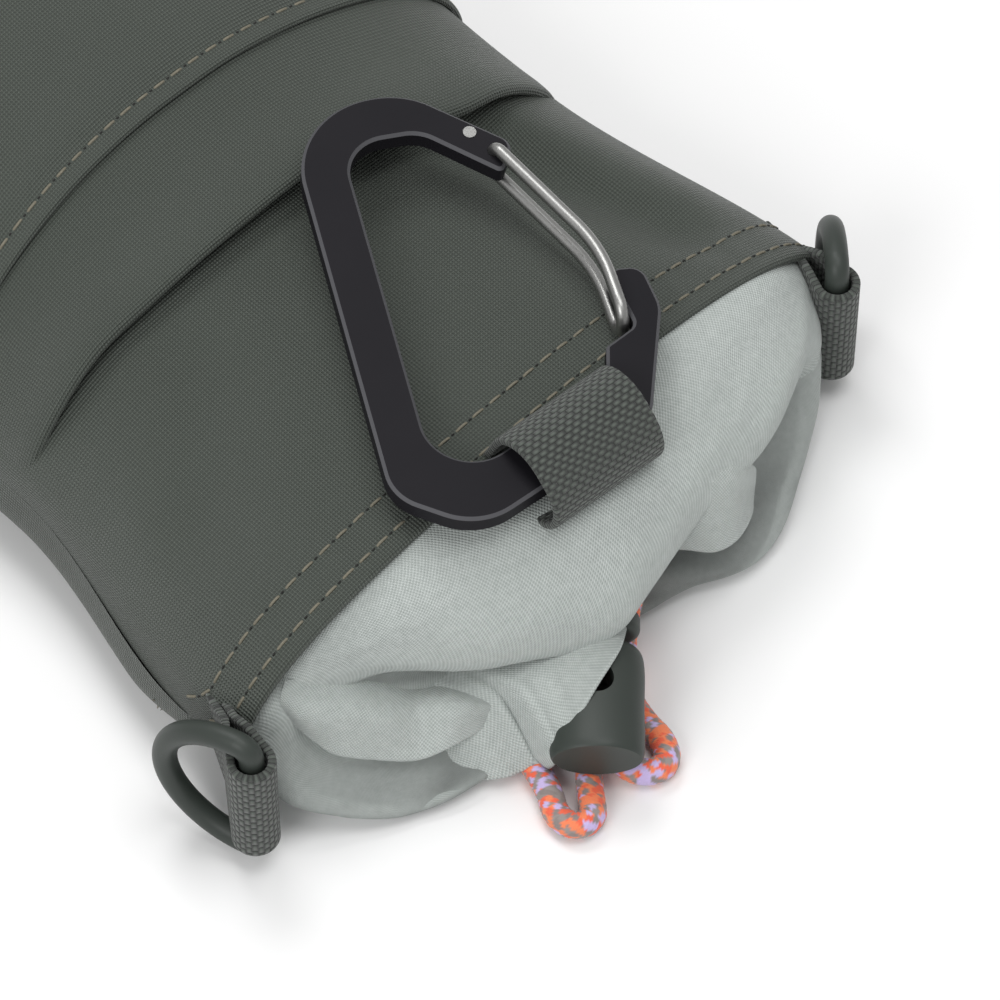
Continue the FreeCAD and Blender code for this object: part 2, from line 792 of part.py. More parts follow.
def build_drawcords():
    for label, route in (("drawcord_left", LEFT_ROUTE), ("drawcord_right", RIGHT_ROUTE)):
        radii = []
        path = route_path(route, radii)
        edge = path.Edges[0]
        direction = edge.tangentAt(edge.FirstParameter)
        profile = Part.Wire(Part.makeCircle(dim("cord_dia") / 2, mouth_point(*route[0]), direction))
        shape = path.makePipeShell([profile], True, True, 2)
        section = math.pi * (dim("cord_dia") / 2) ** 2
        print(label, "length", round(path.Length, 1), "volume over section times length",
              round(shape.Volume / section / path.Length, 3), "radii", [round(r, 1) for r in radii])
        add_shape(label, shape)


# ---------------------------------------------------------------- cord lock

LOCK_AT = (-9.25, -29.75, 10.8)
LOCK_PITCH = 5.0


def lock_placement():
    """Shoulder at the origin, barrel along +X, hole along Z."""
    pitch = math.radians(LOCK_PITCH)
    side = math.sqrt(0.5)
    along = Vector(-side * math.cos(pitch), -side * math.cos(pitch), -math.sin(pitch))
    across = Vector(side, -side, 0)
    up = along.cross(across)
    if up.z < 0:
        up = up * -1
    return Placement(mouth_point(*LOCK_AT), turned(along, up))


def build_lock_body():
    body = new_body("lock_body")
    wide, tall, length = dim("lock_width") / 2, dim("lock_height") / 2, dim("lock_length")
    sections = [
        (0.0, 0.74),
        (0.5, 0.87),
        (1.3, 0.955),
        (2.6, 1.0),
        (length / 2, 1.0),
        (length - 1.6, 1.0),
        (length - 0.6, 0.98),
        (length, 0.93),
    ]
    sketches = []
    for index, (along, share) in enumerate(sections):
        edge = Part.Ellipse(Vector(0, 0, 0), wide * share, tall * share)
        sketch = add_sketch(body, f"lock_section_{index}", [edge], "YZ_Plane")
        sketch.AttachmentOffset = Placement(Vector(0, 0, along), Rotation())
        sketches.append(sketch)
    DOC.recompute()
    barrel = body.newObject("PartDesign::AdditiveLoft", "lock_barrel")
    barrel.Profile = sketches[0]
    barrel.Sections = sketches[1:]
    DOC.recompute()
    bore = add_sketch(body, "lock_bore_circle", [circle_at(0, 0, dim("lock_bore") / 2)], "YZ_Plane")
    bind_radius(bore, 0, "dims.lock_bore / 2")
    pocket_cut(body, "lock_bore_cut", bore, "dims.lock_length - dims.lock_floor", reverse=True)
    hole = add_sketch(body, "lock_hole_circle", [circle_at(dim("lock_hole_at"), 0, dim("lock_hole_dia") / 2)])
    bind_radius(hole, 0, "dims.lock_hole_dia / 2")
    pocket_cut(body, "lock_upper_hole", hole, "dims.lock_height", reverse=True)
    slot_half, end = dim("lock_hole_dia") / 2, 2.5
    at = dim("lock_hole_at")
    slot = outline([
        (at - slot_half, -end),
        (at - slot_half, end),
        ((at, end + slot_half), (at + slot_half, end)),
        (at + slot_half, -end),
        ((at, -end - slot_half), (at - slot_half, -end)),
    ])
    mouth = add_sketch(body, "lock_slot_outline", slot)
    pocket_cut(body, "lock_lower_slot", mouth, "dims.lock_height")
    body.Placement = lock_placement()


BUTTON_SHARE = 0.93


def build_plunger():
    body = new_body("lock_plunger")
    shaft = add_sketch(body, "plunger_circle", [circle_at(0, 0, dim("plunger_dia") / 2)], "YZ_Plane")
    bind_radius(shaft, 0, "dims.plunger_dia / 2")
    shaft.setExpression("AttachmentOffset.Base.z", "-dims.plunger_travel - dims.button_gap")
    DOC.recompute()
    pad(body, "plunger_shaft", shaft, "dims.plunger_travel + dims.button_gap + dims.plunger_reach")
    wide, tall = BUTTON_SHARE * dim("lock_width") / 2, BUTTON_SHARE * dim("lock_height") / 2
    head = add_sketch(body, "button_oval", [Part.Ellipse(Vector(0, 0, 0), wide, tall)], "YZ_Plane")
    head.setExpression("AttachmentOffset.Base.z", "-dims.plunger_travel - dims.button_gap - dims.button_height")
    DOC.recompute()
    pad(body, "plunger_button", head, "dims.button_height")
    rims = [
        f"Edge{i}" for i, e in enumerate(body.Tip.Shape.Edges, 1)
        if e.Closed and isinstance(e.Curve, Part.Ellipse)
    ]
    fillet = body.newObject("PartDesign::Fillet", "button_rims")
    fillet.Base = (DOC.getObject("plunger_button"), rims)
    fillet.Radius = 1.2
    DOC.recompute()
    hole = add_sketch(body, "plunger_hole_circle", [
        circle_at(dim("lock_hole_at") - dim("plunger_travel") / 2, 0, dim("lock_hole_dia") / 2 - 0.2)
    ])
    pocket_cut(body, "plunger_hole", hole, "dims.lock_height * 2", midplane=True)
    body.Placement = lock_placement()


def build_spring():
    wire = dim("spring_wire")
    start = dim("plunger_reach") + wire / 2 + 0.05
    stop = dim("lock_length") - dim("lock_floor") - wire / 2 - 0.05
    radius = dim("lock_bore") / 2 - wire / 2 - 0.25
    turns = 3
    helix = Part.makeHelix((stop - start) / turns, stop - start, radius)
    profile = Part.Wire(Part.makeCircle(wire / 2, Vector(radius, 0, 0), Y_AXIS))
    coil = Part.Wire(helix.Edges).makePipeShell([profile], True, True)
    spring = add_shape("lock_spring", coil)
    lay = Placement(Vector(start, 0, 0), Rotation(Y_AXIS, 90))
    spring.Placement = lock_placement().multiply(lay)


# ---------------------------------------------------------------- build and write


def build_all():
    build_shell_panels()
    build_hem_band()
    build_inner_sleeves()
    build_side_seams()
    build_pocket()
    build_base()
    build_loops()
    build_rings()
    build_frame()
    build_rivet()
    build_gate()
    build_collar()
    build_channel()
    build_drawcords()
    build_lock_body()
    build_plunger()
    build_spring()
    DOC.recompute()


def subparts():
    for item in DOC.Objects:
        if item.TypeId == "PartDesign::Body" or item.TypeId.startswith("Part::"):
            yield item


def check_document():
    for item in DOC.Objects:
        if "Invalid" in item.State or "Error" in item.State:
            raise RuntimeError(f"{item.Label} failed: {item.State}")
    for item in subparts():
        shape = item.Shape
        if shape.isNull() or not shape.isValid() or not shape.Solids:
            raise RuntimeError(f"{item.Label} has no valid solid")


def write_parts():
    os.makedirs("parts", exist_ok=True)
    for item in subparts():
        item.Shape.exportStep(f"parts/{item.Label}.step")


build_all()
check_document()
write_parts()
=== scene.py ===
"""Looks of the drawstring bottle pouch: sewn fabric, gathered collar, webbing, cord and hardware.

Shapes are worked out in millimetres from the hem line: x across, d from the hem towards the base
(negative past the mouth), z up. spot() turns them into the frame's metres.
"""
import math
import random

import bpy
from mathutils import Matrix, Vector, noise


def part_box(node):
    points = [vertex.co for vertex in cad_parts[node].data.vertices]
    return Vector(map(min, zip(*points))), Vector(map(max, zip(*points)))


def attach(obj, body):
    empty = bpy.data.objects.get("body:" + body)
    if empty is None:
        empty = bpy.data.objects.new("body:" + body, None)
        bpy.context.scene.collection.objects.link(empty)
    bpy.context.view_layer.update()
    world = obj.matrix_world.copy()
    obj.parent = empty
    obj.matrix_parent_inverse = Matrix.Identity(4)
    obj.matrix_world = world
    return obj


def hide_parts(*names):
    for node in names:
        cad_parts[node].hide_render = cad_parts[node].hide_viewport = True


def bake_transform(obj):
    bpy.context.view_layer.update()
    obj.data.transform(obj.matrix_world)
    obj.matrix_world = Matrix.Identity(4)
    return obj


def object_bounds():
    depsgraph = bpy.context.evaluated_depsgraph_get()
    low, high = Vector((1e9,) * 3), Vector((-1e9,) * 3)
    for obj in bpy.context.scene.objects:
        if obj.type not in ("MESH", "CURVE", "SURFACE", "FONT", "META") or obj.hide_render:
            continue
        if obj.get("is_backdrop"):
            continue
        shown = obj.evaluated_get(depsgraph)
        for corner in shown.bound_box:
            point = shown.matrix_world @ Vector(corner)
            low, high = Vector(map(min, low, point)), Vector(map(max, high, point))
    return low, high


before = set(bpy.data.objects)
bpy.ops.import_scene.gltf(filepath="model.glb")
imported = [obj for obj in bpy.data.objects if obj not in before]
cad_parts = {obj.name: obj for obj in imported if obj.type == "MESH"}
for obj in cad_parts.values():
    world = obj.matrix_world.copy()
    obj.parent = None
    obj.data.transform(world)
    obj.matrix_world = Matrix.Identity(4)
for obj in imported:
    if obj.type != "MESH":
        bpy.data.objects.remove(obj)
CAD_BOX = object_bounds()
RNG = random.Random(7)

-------

Reproduce the lines exactly, taking as the first line the one with "build_inner_sleeves()" and as the last line the one with "obj.parent = empty", and include nothing else.

— Task solution —
    build_inner_sleeves()
    build_side_seams()
    build_pocket()
    build_base()
    build_loops()
    build_rings()
    build_frame()
    build_rivet()
    build_gate()
    build_collar()
    build_channel()
    build_drawcords()
    build_lock_body()
    build_plunger()
    build_spring()
    DOC.recompute()


def subparts():
    for item in DOC.Objects:
        if item.TypeId == "PartDesign::Body" or item.TypeId.startswith("Part::"):
            yield item


def check_document():
    for item in DOC.Objects:
        if "Invalid" in item.State or "Error" in item.State:
            raise RuntimeError(f"{item.Label} failed: {item.State}")
    for item in subparts():
        shape = item.Shape
        if shape.isNull() or not shape.isValid() or not shape.Solids:
            raise RuntimeError(f"{item.Label} has no valid solid")


def write_parts():
    os.makedirs("parts", exist_ok=True)
    for item in subparts():
        item.Shape.exportStep(f"parts/{item.Label}.step")


build_all()
check_document()
write_parts()
=== scene.py ===
"""Looks of the drawstring bottle pouch: sewn fabric, gathered collar, webbing, cord and hardware.

Shapes are worked out in millimetres from the hem line: x across, d from the hem towards the base
(negative past the mouth), z up. spot() turns them into the frame's metres.
"""
import math
import random

import bpy
from mathutils import Matrix, Vector, noise


def part_box(node):
    points = [vertex.co for vertex in cad_parts[node].data.vertices]
    return Vector(map(min, zip(*points))), Vector(map(max, zip(*points)))


def attach(obj, body):
    empty = bpy.data.objects.get("body:" + body)
    if empty is None:
        empty = bpy.data.objects.new("body:" + body, None)
        bpy.context.scene.collection.objects.link(empty)
    bpy.context.view_layer.update()
    world = obj.matrix_world.copy()
    obj.parent = empty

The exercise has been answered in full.